┌────────
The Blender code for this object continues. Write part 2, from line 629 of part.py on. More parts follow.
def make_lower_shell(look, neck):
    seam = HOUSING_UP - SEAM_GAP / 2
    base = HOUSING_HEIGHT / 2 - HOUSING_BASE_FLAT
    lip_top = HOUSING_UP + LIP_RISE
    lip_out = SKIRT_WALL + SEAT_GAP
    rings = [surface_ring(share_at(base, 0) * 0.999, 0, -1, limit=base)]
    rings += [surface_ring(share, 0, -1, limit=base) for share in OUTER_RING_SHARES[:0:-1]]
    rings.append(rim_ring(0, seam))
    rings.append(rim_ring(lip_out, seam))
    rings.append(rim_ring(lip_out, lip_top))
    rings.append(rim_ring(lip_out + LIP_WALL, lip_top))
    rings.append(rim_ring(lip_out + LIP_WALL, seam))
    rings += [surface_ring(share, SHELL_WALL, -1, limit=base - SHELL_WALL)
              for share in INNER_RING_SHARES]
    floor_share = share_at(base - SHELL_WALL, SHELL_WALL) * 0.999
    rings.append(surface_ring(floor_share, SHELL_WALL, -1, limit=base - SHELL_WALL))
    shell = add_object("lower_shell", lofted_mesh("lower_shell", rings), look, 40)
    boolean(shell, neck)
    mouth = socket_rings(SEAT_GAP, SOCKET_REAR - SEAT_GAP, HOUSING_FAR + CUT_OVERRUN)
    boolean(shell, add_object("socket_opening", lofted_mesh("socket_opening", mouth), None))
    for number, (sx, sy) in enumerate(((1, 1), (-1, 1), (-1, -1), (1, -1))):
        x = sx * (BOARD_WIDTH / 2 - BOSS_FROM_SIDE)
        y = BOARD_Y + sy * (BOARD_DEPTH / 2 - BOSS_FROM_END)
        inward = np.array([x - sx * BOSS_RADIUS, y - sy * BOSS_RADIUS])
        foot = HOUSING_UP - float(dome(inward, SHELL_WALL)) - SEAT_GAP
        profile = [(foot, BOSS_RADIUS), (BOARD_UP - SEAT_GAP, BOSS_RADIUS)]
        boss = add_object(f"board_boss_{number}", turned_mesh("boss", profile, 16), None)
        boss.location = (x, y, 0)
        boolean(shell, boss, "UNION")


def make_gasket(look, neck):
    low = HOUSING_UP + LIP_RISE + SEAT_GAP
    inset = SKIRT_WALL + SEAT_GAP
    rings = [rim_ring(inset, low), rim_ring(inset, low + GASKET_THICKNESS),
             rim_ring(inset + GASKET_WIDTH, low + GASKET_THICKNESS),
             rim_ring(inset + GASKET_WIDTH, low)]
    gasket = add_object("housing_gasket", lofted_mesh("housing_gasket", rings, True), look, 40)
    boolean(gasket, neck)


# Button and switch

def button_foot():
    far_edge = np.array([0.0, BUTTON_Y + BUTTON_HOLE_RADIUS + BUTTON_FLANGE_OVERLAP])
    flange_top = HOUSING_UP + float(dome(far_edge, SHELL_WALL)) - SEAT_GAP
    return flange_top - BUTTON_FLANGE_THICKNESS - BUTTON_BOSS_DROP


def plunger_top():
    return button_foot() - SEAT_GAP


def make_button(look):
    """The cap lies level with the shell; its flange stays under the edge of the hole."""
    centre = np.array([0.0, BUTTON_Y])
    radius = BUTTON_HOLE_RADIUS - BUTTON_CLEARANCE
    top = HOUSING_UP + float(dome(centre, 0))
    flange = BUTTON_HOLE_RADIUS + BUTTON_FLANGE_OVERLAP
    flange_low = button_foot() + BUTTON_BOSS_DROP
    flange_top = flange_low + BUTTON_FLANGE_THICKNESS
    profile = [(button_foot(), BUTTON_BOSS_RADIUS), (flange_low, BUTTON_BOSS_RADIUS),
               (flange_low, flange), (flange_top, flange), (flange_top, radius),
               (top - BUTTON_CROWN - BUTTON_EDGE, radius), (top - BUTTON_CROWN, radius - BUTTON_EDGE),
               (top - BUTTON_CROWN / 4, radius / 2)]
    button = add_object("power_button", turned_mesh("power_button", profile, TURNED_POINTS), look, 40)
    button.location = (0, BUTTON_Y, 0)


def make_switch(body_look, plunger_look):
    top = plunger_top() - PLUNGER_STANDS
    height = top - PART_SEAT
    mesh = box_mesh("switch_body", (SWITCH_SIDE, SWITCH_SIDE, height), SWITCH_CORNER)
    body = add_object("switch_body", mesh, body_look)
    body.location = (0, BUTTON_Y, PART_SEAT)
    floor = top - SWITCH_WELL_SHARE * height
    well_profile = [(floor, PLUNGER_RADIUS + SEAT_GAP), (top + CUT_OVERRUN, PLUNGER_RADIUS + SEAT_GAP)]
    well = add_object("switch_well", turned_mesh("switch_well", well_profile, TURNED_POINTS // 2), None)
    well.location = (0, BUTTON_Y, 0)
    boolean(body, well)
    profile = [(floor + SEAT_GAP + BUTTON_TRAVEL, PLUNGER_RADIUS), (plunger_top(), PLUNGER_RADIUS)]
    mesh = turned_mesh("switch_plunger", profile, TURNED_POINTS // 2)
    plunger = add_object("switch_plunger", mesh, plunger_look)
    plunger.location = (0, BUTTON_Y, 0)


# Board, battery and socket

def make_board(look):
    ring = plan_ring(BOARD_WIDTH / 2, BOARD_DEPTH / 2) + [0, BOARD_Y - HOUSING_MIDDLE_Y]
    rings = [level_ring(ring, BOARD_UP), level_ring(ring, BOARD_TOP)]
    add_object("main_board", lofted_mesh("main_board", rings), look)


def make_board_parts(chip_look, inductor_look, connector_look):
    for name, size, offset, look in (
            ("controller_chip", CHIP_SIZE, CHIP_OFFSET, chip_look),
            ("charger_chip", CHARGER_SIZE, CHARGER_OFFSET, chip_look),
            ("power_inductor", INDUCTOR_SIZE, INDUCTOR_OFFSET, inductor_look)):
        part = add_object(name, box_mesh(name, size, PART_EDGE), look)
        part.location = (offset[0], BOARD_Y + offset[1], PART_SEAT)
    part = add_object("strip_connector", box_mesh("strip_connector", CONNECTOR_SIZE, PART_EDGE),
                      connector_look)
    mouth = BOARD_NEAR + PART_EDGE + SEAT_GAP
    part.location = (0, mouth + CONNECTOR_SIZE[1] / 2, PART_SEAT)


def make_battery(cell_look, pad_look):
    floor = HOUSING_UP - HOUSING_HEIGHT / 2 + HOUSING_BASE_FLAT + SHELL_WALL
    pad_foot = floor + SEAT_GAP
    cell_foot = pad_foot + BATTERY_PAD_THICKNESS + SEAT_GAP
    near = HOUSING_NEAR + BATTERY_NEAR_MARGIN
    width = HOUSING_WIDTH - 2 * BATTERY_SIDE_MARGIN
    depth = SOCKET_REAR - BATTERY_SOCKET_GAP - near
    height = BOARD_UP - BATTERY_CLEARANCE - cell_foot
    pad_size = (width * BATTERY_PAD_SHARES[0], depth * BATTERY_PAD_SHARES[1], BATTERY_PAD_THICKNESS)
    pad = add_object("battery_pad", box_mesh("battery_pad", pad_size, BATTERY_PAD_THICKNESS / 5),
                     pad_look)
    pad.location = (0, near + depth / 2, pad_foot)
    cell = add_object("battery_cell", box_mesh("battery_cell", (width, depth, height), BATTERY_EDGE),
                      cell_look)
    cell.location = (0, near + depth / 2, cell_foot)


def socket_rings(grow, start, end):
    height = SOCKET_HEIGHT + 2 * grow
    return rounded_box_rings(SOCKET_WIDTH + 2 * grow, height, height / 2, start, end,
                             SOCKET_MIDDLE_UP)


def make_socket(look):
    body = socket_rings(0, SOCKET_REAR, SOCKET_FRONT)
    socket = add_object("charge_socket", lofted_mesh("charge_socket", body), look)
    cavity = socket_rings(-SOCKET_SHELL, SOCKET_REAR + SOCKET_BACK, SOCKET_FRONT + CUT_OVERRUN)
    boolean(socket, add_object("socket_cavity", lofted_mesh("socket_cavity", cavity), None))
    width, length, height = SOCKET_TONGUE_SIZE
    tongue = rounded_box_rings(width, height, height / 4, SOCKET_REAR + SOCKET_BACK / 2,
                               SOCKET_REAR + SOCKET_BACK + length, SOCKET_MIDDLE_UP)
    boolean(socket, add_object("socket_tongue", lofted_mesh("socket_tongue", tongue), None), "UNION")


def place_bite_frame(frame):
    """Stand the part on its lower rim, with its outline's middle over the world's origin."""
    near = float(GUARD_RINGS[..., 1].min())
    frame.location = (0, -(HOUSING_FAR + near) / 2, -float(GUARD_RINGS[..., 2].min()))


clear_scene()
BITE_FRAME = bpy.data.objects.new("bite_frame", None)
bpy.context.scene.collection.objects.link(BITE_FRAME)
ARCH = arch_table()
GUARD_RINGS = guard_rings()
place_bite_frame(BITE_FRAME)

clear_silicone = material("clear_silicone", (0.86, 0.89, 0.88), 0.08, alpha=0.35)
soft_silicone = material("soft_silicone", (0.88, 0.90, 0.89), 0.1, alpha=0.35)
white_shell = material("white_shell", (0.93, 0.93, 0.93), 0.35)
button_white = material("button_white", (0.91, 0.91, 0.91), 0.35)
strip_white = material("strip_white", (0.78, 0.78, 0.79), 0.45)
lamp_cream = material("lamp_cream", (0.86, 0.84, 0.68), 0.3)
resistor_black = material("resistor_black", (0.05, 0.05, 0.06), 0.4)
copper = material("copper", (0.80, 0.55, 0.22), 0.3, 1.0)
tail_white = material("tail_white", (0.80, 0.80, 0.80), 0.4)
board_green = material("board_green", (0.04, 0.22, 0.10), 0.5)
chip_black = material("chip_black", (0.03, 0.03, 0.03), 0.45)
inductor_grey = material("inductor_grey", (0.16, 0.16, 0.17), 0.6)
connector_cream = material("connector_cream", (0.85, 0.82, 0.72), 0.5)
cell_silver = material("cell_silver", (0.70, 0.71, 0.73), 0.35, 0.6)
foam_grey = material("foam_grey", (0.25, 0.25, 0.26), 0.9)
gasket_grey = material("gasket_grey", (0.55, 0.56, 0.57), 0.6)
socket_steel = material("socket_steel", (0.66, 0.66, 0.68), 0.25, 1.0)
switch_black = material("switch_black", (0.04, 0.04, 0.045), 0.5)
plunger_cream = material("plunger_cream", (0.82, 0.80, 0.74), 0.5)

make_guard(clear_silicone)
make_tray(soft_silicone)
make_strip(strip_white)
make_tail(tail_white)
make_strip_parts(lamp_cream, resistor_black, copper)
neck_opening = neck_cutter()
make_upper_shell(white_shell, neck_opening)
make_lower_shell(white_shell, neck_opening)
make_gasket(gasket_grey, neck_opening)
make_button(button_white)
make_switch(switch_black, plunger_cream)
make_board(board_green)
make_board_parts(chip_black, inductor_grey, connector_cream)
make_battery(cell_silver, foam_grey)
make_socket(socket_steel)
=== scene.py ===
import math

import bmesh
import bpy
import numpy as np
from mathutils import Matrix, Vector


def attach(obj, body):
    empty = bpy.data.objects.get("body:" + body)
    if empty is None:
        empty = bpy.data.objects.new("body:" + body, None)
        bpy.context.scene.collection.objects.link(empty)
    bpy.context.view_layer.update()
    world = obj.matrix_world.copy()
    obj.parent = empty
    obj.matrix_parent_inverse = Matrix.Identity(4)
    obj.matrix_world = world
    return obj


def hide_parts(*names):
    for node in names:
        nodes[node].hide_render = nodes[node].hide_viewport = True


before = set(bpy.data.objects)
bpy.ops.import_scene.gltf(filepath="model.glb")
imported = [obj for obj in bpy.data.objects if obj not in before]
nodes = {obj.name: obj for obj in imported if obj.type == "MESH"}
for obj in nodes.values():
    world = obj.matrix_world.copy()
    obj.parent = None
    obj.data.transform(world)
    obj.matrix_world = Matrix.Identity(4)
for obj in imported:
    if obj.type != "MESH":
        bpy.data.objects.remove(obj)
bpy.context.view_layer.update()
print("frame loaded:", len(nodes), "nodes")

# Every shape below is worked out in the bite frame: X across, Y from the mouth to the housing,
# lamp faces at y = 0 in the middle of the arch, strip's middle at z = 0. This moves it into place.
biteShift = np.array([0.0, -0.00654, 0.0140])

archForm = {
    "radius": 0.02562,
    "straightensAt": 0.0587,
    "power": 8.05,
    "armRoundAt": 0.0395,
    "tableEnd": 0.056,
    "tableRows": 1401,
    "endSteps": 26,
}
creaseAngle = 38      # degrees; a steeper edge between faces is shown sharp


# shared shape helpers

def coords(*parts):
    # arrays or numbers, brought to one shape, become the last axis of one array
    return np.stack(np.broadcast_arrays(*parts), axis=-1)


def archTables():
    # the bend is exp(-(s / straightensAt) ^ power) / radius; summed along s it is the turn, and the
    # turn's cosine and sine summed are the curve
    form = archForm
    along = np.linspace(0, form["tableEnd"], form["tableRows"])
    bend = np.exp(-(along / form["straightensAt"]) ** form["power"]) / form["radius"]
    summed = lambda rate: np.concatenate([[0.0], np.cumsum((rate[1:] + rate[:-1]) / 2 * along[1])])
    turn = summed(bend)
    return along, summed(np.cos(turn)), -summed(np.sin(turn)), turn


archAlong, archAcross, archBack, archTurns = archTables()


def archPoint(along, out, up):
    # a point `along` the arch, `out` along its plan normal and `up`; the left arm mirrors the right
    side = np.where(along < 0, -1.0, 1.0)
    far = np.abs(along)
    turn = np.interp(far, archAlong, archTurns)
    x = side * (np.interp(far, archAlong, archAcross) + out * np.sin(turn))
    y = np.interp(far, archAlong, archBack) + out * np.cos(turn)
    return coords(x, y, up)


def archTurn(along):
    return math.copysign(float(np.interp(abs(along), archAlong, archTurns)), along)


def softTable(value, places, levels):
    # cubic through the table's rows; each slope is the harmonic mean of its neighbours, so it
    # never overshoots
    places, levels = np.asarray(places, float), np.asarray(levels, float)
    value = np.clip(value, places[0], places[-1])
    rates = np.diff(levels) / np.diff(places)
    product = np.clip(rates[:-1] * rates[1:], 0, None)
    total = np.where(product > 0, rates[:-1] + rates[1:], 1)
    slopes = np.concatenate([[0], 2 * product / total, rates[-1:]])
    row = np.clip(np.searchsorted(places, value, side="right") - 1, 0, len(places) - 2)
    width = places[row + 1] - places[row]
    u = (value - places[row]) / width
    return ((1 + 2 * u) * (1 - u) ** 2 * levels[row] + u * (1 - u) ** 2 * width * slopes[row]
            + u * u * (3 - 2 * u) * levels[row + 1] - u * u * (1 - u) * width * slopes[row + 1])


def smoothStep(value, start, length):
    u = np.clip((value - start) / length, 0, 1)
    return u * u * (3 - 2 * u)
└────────
Using the data above, reproduce exactly the lines from the line that contains "make_guard(clear_silicone)" through the line that contains "obj.parent = None", including both.

**Solution to this task:**
make_guard(clear_silicone)
make_tray(soft_silicone)
make_strip(strip_white)
make_tail(tail_white)
make_strip_parts(lamp_cream, resistor_black, copper)
neck_opening = neck_cutter()
make_upper_shell(white_shell, neck_opening)
make_lower_shell(white_shell, neck_opening)
make_gasket(gasket_grey, neck_opening)
make_button(button_white)
make_switch(switch_black, plunger_cream)
make_board(board_green)
make_board_parts(chip_black, inductor_grey, connector_cream)
make_battery(cell_silver, foam_grey)
make_socket(socket_steel)
=== scene.py ===
import math

import bmesh
import bpy
import numpy as np
from mathutils import Matrix, Vector


def attach(obj, body):
    empty = bpy.data.objects.get("body:" + body)
    if empty is None:
        empty = bpy.data.objects.new("body:" + body, None)
        bpy.context.scene.collection.objects.link(empty)
    bpy.context.view_layer.update()
    world = obj.matrix_world.copy()
    obj.parent = empty
    obj.matrix_parent_inverse = Matrix.Identity(4)
    obj.matrix_world = world
    return obj


def hide_parts(*names):
    for node in names:
        nodes[node].hide_render = nodes[node].hide_viewport = True


before = set(bpy.data.objects)
bpy.ops.import_scene.gltf(filepath="model.glb")
imported = [obj for obj in bpy.data.objects if obj not in before]
nodes = {obj.name: obj for obj in imported if obj.type == "MESH"}
for obj in nodes.values():
    world = obj.matrix_world.copy()
    obj.parent = None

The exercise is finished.